Walgreens has the coupon to product ratio issue. This means that you cannot use more coupons than products you have. See more tips to shop at Walgreens here. Since the Register Rewards (RR) is considered a coupon, this could prohibit you from using a RR you just earned in order to reduce your total OOP.

Here’s an example of a coupons:products coupon filler scenario:

In the above scenario, you see that my main purchase was for the Luster Toothpaste and Purex Crystal. However, that is only two products and I had three coupons to use: $1.50/1 for Luster, the $2/1 coupon for Purex and the $3 RR I just earned for the Splenda RR deal (again, a RR is considered a coupon).

Since I had three coupons and only two products I needed to add an inexpensive item that did NOT have a coupon in order to use all three coupons for this transaction. By adding the $0.39 Nestle candy filler item, I was within the coupons:product ratio that Walgreens requires. In some situations, this scenario can also potentially create overage (money due back to you) so having an item that cost a little more is important.

You might be asking, “Why didn’t you purchase the Johnson’s Buddies Bar as you did above?” And that’s a good question. The Johnson’s Buddies Bar have a coupon. I would have been in the same position I was in before adding on the filler item (with too many coupons and not enough products). The goal with this situation is to purchase the least expensive item since you cannot use another coupon. Purchasing an item that has a coupon might tempt you to use it but you certainly can make the purchase without the coupon.

You could also purchase milk, or another item from your “non-negotiables” list to actually get something you need. Many of the items on my list aren’t typically on sale anyway so you may as well purchase it when it’s actually helping you (helping in more than a sustenance kind of way anyway :).

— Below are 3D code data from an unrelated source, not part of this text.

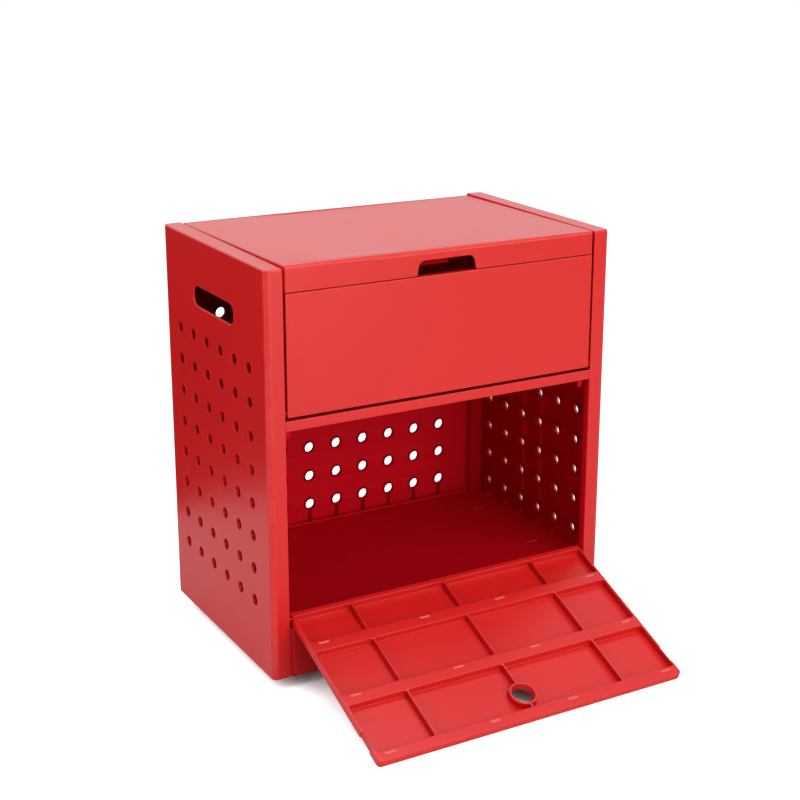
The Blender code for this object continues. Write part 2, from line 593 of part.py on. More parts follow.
def lid():
    """Rear-hinged lid: a shallow ribbed tray turned over, with a deep front skirt and a finger slot."""
    axis = empty("lid_axis", CABINET, (0, LID_PIVOT_Y, LID_PIVOT_Z))
    front = -LID_PIVOT_Y
    rear = LID_REAR_Y - LID_PIVOT_Y
    top = LID_TOP - LID_PIVOT_Z
    skirt = top - LID_SKIRT_HEIGHT
    rim = top - LID_SIDE_HEIGHT
    x = UPPER_DOOR_X
    shape = block((-x, front, skirt), (x, rear, top))
    round_edges(shape, lambda a, b: min(a.z, b.z) > rim and max(a.y, b.y) < front + TOUCH_GAP,
                LID_FRONT_ROUNDING, 3)
    leaf = place("lid", shape, axis)
    cut(leaf, "underside", block((-x - OVERRUN, front + WALL, skirt - OVERRUN), (x + OVERRUN, rear + OVERRUN, rim)))

    half = LID_RIB / 2
    bay_top = top - WALL
    rib_foot = bay_top - LID_RIB_DEPTH
    rear_bay = rear - WALL - LID_REAR_BAY
    cut(leaf, "hollow", block((WALL - x, front + WALL, rim - OVERRUN), (x - WALL, rear_bay, rib_foot)))
    x_pitch = 2 * (x - WALL + half) / LID_BAYS_ACROSS
    y_pitch = (rear_bay - half - (front + WALL - half)) / LID_BAYS_DEEP
    bays = []
    for column in range(LID_BAYS_ACROSS):
        for row in range(LID_BAYS_DEEP):
            x0 = WALL - x - half + column * x_pitch
            y0 = front + WALL - half + row * y_pitch
            bays.append(((x0 + half, y0 + half, rib_foot - OVERRUN / 2),
                         (x0 + x_pitch - half, y0 + y_pitch - half, bay_top)))
    bays.append(((LID_PIN_BLOCK + WALL - x, rear_bay, rim - OVERRUN),
                 (x - WALL - LID_PIN_BLOCK, rear - WALL, bay_top)))
    cut(leaf, "bays", blocks(bays))

    slot_top = skirt + LID_SLOT_HEIGHT
    slot = bmesh.new()
    corners = add_block(slot, (-LID_SLOT_FOOT_HALF, front - OVERRUN, skirt),
                        (LID_SLOT_FOOT_HALF, front + WALL + OVERRUN, slot_top))
    for corner in corners:
        if corner.co.z > slot_top - TOUCH_GAP:
            corner.co.x *= LID_SLOT_HEAD_HALF / LID_SLOT_FOOT_HALF
        else:
            corner.co.z -= TOUCH_GAP
    across = along(1)
    round_edges(slot, lambda a, b: across(a, b) and a.z > slot_top - TOUCH_GAP, LID_SLOT_ROUNDING, 3)
    cut(leaf, "finger_slot", slot)
    cut(leaf, "pin_holes", pin_holes(x))
    hinge_pins("lid", axis, x)
    return leaf


for word, side in (("left", -1), ("right", 1)):
    side_panel("side_panel_" + word, side)
back_panel()
base()
middle_shelf()
for (x, y), word in zip(foot_places(), ("front_left", "rear_left", "front_right", "rear_right")):
    foot("foot_" + word, x, y)
lid()
upper_door()
lower_door()

bpy.context.view_layer.update()
print("lower door rests", round(math.degrees(DOOR_ANGLE), 3), "degrees from closed")
print("front plane at y", round(FRONT_Y, 6), "top of the sides at z", round(SIDE_TOP, 6))
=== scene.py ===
# %% [markdown]
# # A tool cabinet in moulded plastic
# The cabinet is put together from big injection mouldings: two pegboard sides, a pegboard back, a ribbed
# base, a shelf with a front rail, a lid and two drop-front doors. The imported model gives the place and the
# size of each one. This script lays the real surface over them: soft edges, peg holes with cone-shaped
# collars, ribs with draft, and the satin red plastic. Each piece is worked out as arrays of points.

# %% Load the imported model
import math

import bmesh
import bpy
import numpy as np
from mathutils import Matrix, Vector
from mathutils.geometry import tessellate_polygon


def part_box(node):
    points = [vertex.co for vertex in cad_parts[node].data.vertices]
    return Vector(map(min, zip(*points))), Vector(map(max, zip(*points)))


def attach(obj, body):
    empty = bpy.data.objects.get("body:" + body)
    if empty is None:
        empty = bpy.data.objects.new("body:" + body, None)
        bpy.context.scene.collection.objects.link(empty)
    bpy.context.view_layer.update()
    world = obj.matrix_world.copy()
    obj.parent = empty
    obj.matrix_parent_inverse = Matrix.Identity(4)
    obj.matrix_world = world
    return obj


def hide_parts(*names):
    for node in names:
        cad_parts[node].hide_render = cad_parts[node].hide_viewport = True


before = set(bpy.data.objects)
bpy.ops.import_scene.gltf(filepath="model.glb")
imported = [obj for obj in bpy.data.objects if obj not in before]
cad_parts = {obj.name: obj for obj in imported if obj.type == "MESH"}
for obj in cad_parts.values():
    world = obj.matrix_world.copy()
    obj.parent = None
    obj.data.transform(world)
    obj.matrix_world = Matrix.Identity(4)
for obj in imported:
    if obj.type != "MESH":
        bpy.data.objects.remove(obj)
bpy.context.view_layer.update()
print("nodes to dress:", len(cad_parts))


# %% [markdown]
# ## Places taken from the model
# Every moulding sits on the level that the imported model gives, so the main levels are read from the boxes
# of its nodes. What a box can't tell, such as a wall's thickness or the size of a peg hole, is named here
# once, in metres. SINK is how far a rib sinks into the wall it stands on, TOUCH the play between mouldings.

# %% Levels and walls
side_low, side_high = np.array(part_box("side_panel_right"))
_, base_high = np.array(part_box("base"))
back_low, back_high = np.array(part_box("back_panel"))
_, shelf_high = np.array(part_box("middle_shelf"))
_, lid_high = np.array(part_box("lid"))
upper_low, upper_high = np.array(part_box("upper_door"))

HALF_WIDTH = side_high[0]
FRONT_Y = side_low[1]
REAR_Y = side_high[1]
SIDE_FOOT = side_low[2]
SIDE_TOP = side_high[2]
WALL = 0.003
FLANGE = 0.0206
LIP = 0.010
LIP_WALL = 0.003
LIP_X = HALF_WIDTH - FLANGE
BEAD = 0.002
SMALL_EDGE = 0.0005
SINK = 0.0004
TOUCH = 0.0003
KICK_TOP = base_high[2]
FLOOR_TOP = KICK_TOP - BEAD

PEG_PITCH = 0.038
PEG_RADIUS = 0.0065
PEG_FIRST_Z = FLOOR_TOP + 0.0219
PEG_BACK_LIFT = 0.0016
PEG_INSET = 0.0454
PEG_ROWS = 8
PEG_COLUMNS = 6
PEG_BACK_COLUMNS = 9

DOOR_THICKNESS = 0.0095
HINGE_INSET = 0.0045
PIN_BORE = 0.0023
PIN_SIDES = 16
LOWER_DOOR_FOOT = KICK_TOP + 0.0032
LOWER_PIVOT = np.array([0, FRONT_Y + DOOR_THICKNESS / 2, LOWER_DOOR_FOOT + HINGE_INSET])
UPPER_PIVOT = np.array([0, FRONT_Y + DOOR_THICKNESS / 2, upper_low[2] + HINGE_INSET])
print("front", round(FRONT_Y, 4), "floor", round(FLOOR_TOP, 4), "lid top", round(lid_high[2], 4))

RAIL_FOOT = shelf_high[2] - 0.0114
SHELF_PLATE_FOOT = RAIL_FOOT + 0.0052
SHELF_PLATE_TOP = SHELF_PLATE_FOOT + WALL

ACROSS = (1, 0, 0)
BACKWARD = (0, 1, 0)
UP = (0, 0, 1)
DOWN = (0, 0, -1)


# %% [markdown]
# ## Outlines with rounded corners
# Almost every shape of the cabinet is an outline with round corners: a panel, a pocket between ribs, a
# carrying slot. A Bevel modifier could round them, but it can't give one edge 6 mm and its neighbour 1 mm
# on the same panel, so the outlines are computed. Moving each side in by a small amount gives the next
# loop of a rounded edge, and a stack of such loops is a wall.

# %% Closed outlines as arrays
CORNER_STEPS = 5
EDGE_STEPS = 3
LEAST_RADIUS = 0.00012
CORNER_TURN = np.radians([0, 10, 20, 30, 40, 52, 64, 77, 90])


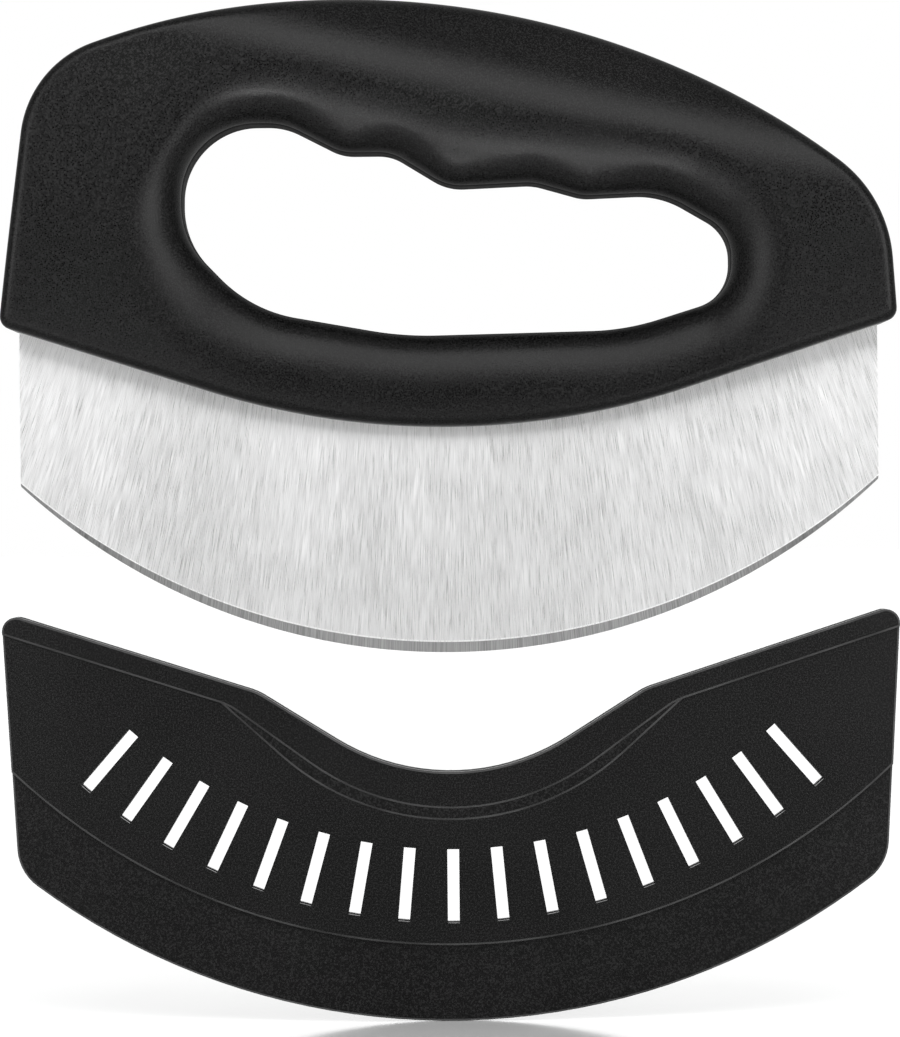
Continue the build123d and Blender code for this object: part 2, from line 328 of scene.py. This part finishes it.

This is part of why shopping smarter takes work, but also requires some strategy.  These situations require some simple planning. By taking a few minutes to create a list for my purchases, I was able to save that much more!

What are some good filler items you consider during shopping? List the store too if you can.

See more specific tips to shopping smarter in the Beginner’s Guide to Shopping + Saving!

About Andrea Deckard

Andrea Deckard is a personal finance expert and speaker. She lives by the following motto, "save on what you need so you can spend on what you want." She started Savings Lifestyle in 2008, and long-time readers remember the site as Mommy Snacks. Andrea is a go-to resource on frugal living for local news outlets such as WDTN, WGRR, and as well as national outlets like Good Morning America. She has also been featured in multiple national publications.


  1. Debbie G on April 26, 2011 at 1:29 pm

    At WAGS, they now have seventeen beauty products for .67 cents. My new favorite filler. My daughter loves to paint her nails.

    • Savings Lifestyle: Amber on April 26, 2011 at 3:53 pm

      That is a great filler! I’ll have to look for that the next time I need one :-)

  2. Amieelou on April 26, 2011 at 1:40 pm

    The $0.25 bags of popcorn or the $0.59 boxes of popsicles are good filler items this week at Walgreens. We go through a lot of both of them, so I can never have too many!

  3. Jill on April 27, 2011 at 12:59 pm

    I live in the Louisville, KY area and have found that when I shop at Walgreens, If I use a RR to help pay for my transaction, another RR will not print (ex. if I buy toothpaste and get back a 2.00 RR, use that RR in a separate transaction to buy shampoo, I will not get the RR that is supposed to come with the shampoo.). I have talked with the manager and he verified this. Has anyone else had this issue?

    • katmama621 on April 27, 2011 at 1:13 pm

      Yes!, two days ago. I also just learned the coupon/ item ration policy.

    • katmama621 on April 27, 2011 at 1:15 pm

      That’s coupon/item RATIO! :) Duh? Still Winning!